Saturday, March 10, 2007

The [Meta]physics of Running

Philosopher-types tend to love running. That includes me. But it's not for reasons you might suspect. Every new-age pseudo-spiritual theory about the zen of running is a ruse. Running will not give you anything like a nirvanic escape of selfhood. Running is not The Secret, a pseudo-spiritual capital-hugging panacea for the anxieties of modernity.

In fact, running is deliriously brutal most of the time. (If Sade were around, he'd have dumped the dungeon for the track long ago.) Most days, running smacks you square in the jaw with lots of self truths you'd rather not think about. (Like the amount of chateubriand and bags of chips you've actually consumed over the past twenty odd years. Like just how slow you actually are.)

Running is a philosophical pastime. You want Heideggerian Dasein ["authentic being there"]? The minute you hate that first half-mile, you'll be forced to confront the taunts of Das Man. Trust me.

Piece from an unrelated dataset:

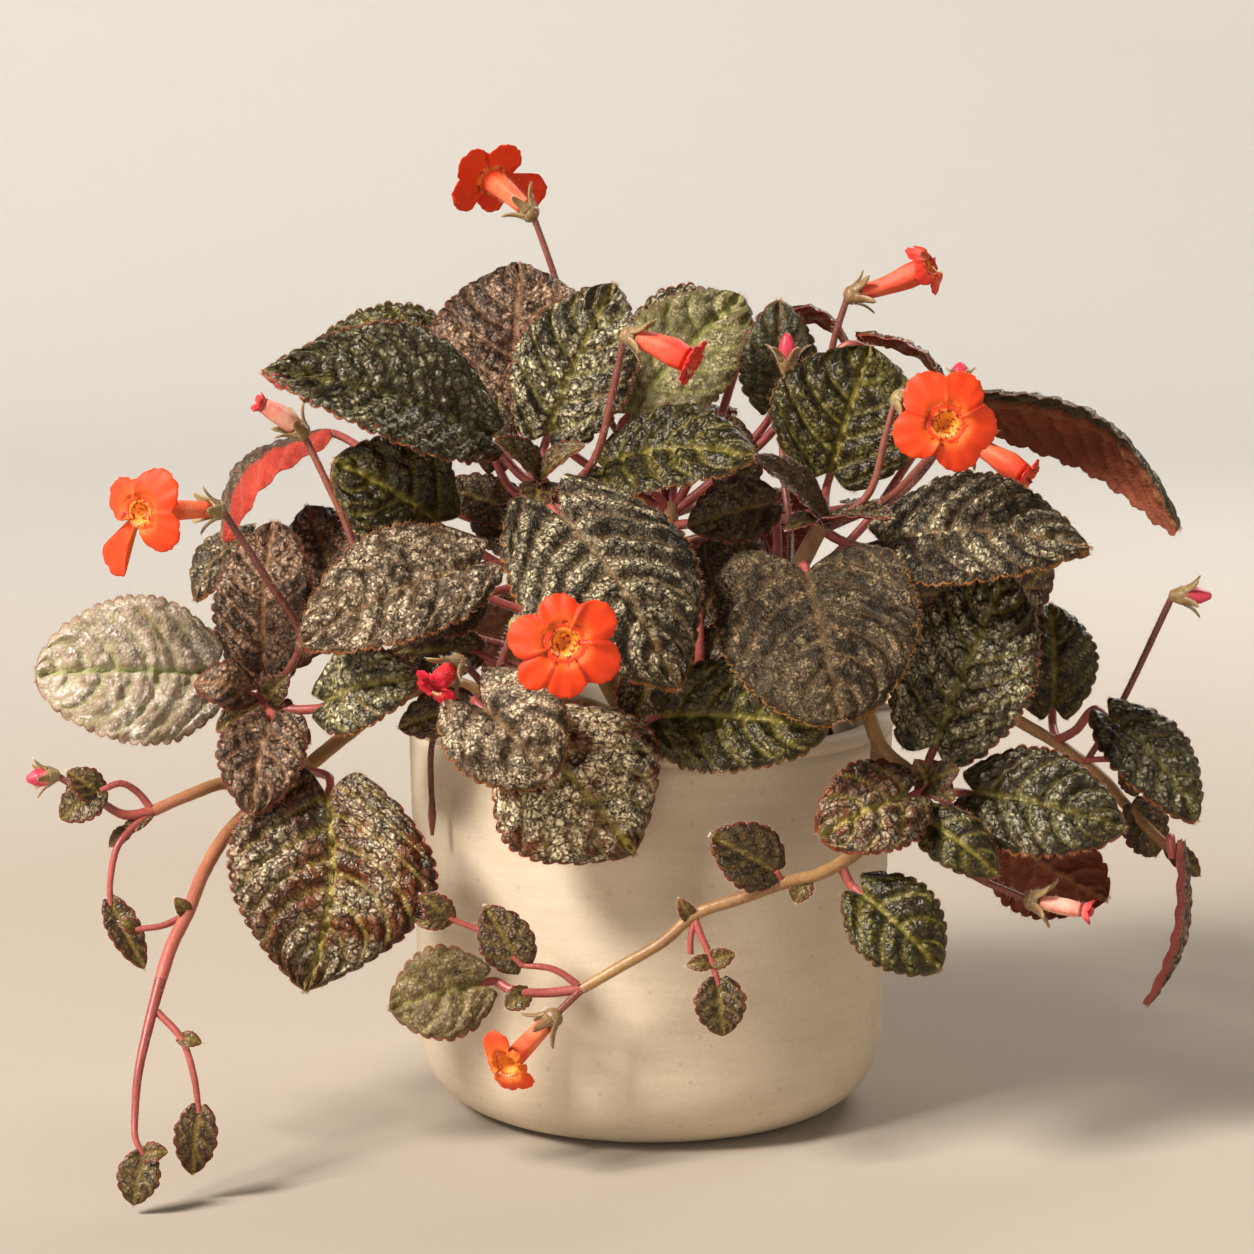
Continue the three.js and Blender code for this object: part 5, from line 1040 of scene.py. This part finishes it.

You want phenomenological analysis? Running is a bodily experiment in Husserlian consciousness, messing with time as protention and retention, every step protends the next footfall and retends the last. Its like living suspended at the instant where the illusion of time grabs us....Somehow if I just keep going, maybe a little farther, I'll get to peep around the corner where space/time bends. Or.....maybe not.

Its no accident that physics is all about the laws of motion. For those of us cultural theorists who find Foucault fun and quantum mechanics sexy, running is a playground for postmodern post-subjectivity. And don't let the granola-humanist types tell you otherwise.